As retirement annuities are a private retirement savings vehicle where the contribution is voluntary and not related to employment, your retirement annuity will not be impacted by resignation or retrenchment. A retirement annuity is a more restrictive retirement savings vehicle though. You will only be allowed to access a lump sum after the age of 55 when you retire from the fund or if the total value is less than R15,000, the full amount can be taken as a lump sum or should you emigrate from South Africa.
Retirement:
For pension and provident funds, there is no prescribed retirement age, and the employer-specific fund rules would stipulate a retirement date. For preservation funds and retirement annuities, generally, the earliest retirement age is 55 years but rather check the specific fund rules to confirm this.
Upon retirement from the above-mentioned pre-retirement vehicles, the type of savings vehicle will determine the maximum lump sum you would be able to withdraw from the fund.
- For pension funds, pension preservation funds and retirement annuities, a maximum of one-third may be taken as a lump sum, the other two-thirds must be converted to an annuity.
- For provident funds and provident preservation funds, up to 100% of the vested portion (savings before 1 March 2021) may be taken as a lump sum. The unvested portion (savings on and after 1 March 2021) follows the same one-third lump sum, two-thirds annuity rule as mentioned above.
Any lump sum taken at retirement would be taxed according to the retirement, death, and severance benefit tax table. Once you have retired from your pre-retirement fund, the fund value minus the lump sum taken will be used to purchase an annuity. The annuity will become a post-retirement vehicle from which you can draw a monthly income and this income will be taxed according to your marginal income tax rate.
Emigration:
Here you need to differentiate between pre- and post-retirement savings.
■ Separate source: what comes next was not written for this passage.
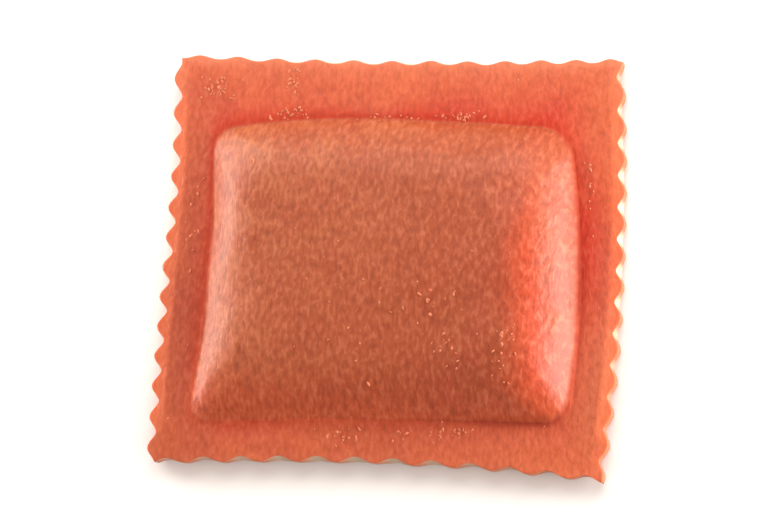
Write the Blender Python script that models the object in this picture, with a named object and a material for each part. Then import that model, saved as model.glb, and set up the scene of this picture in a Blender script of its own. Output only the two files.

- For pre-retirement savings, there may be a way to access the funds as a lump sum. If the fund allows you to have immediate access you can withdraw the funds and the net-of-tax amount can be transferred to you. This may happen, for example, when funds are in a pension and provident fund and you resign, funds are in a preservation fund where the fund allows for a “once off withdrawal” and the “once off withdrawal” is still intact) For savings in a retirement annuity or where the once-off withdrawal for the preservation fund has already been exhausted, you will have to be a non-SA tax resident for three years before you can access the savings as a lump sum.
- No lump sum can be withdrawn from a post-retirement savings vehicle unless the value of the annuity is below R125,000. Should your post-retirement saving vehicle be a living annuity, you could consider increasing your drawdown to the maximum prescribed percentage allowed (currently 17.5%) and deplete the pot over several years.
Also be mindful of the workings of any double taxation agreement between South Africa and your new intended country of residence. Depending on when you withdraw the funds and in which country you are a tax resident at the time of withdrawal, South Africa may retain or sometimes lose its taxing rights. We suggest that you consult with your tax advisor, pre-emigration, to explore the impact of the applicable double taxation agreement and consider when the most opportune time would be to withdraw from your retirement savings bearing in mind the tax regimes applicable in both jurisdictions.
Death:
Upon your death, the beneficiaries of your pre- or post-retirement funds would be able to elect whether they want to receive the funds as a lump sum, an annuity, or a combination of the two.
For pre-retirement savings, it is important to note that even though you can nominate beneficiaries, the trustees of the pre-retirement fund should determine who your dependents are and can award your pre-retirement savings to those dependents.
For post-retirement savings, there is no such interference from trustees and therefore it is important to ensure that you nominate beneficiaries, and if possible alternative beneficiaries. Should no beneficiaries have been nominated, your post-retirement savings will be paid to your estate where your executor will deal with the assets as prescribed in terms of your will.
Retirement reform:
Treasury has proposed that for future retirement savings, a new system is adopted where one-third of your savings goes into a “savings pot” that will be accessible pre-retirement. Two-thirds go into a “retirement pot” where the funds are preserved until retirement and converted into an annuity. The proposed effective date is 1 September 2024. All retirement savings accumulated before the proposed date are to be ringfenced in a “vested” pot’ and the rules that are currently applicable are to remain applicable.
Hopefully, the current applicable retirement savings rules are at least a little bit less scrambled in your mind. Start saving and remember to keep an eye out for the final verdict on the proposed “two-pot retirement system” and the future effective date.